Substitute $z$ for $z_1$, $z$ for $z_2$, $\alpha$ for ${\alpha }_1$ and $\alpha$ for ${\alpha }_2$ in Equation (VII).

  $\begin{array}{c}\Delta EGL=\frac{P_1-P_2}{\rho g}+\alpha \frac{v_1^2-v_2^2}{2g}+z-z\\ =\frac{P_1-P_2}{\rho g}+\alpha \frac{v_1^2-v_2^2}{2g}\end{array}$   ....... (VIII)

Write the expression for net Hydraulic Grade Line (HGL).

  $\Delta HGL=\left(\frac{P_1}{\rho g}+z_1\right)-\left(\frac{P_2}{\rho g}+z_2\right)$   ....... (IX)

Substitute $z$ for $z_1$ and $z$ for $z_2$ in Equation (IX).

  $\begin{array}{c}\Delta EGL=\frac{P_1-P_2}{\rho g}+z-z\\ =\frac{P_1-P_2}{\rho g}\end{array}$........(X)

Calculation:

Substitute $998\text{Kg}/{\text{m}}^{\text{3}}$ for $\rho ,$

  $8.846\text{m}/\text{s}$ for $v_1$, $2.631\text{m}/\text{s}$ for $v_2$, $9.81\text{m}/{\text{s}}^{\text{2}}$ for $g$, $1.05$ for $\alpha$

  $-32.98\text{kPa}$ for $P_1-P_2$ in equation (VIII).

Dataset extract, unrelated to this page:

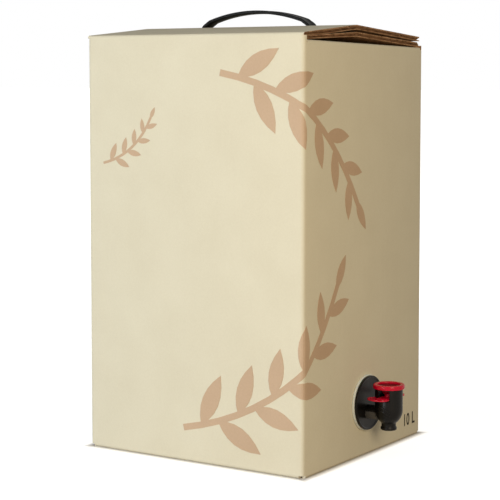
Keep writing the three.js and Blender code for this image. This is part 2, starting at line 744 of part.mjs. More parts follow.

  $\begin{array}{c}\Delta EGL=\frac{-32.98\text{kPa}}{\left(998\text{kg}/{\text{m}}^{\text{3}}\right)\left(9.81\text{m}/{\text{s}}^{\text{2}}\right)}+1.05\frac{{\left(8.846\text{m}/\text{s}\right)}^2-{\left(2.631\text{m}/\text{s}\right)}^2}{2\times 9.81\text{m}/{\text{s}}^{\text{2}}}\\ =\frac{-32.98\text{Pa}\times \frac{\text{1000}\text{kg}/\text{m}\cdot {\text{s}}^{\text{2}}}{\text{1}\text{Pa}}}{\left(998\text{kg}/{\text{m}}^{\text{3}}\right)\left(9.81\text{m}/{\text{s}}^{\text{2}}\right)}+1.05\frac{{\left(8.846\text{m}/\text{s}\right)}^2-{\left(2.631\text{m}/\text{s}\right)}^2}{2\times 9.81\text{m}/{\text{s}}^{\text{2}}}\\ =-3.36\text{m}+3.81\text{m}\\ =0.45\text{m}\end{array}$

  $\Delta EGL$ is positive ,so Energy Grade Line will decrease.

Substitute $998\text{kg}/{\text{m}}^{\text{3}}$ for $\rho$, $9.81\text{m}/{\text{s}}^{\text{2}}$ for $g$, $-32.98\text{kPa}$ for $P_1-P_2$ in equation (X).

  $\begin{array}{c}\Delta EGL=\frac{-32.98\text{kPa}}{\left(998\text{kg}/{\text{m}}^{\text{3}}\right)\left(9.81\text{m}/{\text{s}}^{\text{2}}\right)}\\ =\frac{-32.98\text{kPa}\times \frac{\text{1000}\text{kg}/\text{m}\cdot {\text{s}}^{\text{2}}}{\text{1}\text{Pa}}}{\left(998\text{kg}/{\text{m}}^{\text{3}}\right)\left(9.81\text{m}/{\text{s}}^{\text{2}}\right)}\\ =-3.36\frac{\text{1}\text{kg}/\text{m}\cdot {\text{s}}^{\text{2}}}{\text{1}\text{kg}/{\text{m}}^2\cdot {\text{s}}^{\text{2}}}\\ =-3.36\text{m}\end{array}$

  $\Delta HGL$ is negative, so Hydraulic Grade Line will increase.

Conclusion:

The Energy Grade Line (EGL) decrease from the inlet to the exit and Energy grade Line goes down.

The Hydraulic Grade Line (HGL) increase from the inlet to the exit and Hydraulic grade Line goes up.

  

  Figure (1)

The Figure (1) shows the nature of Energy Grade Line and Hydraulic Grade Line.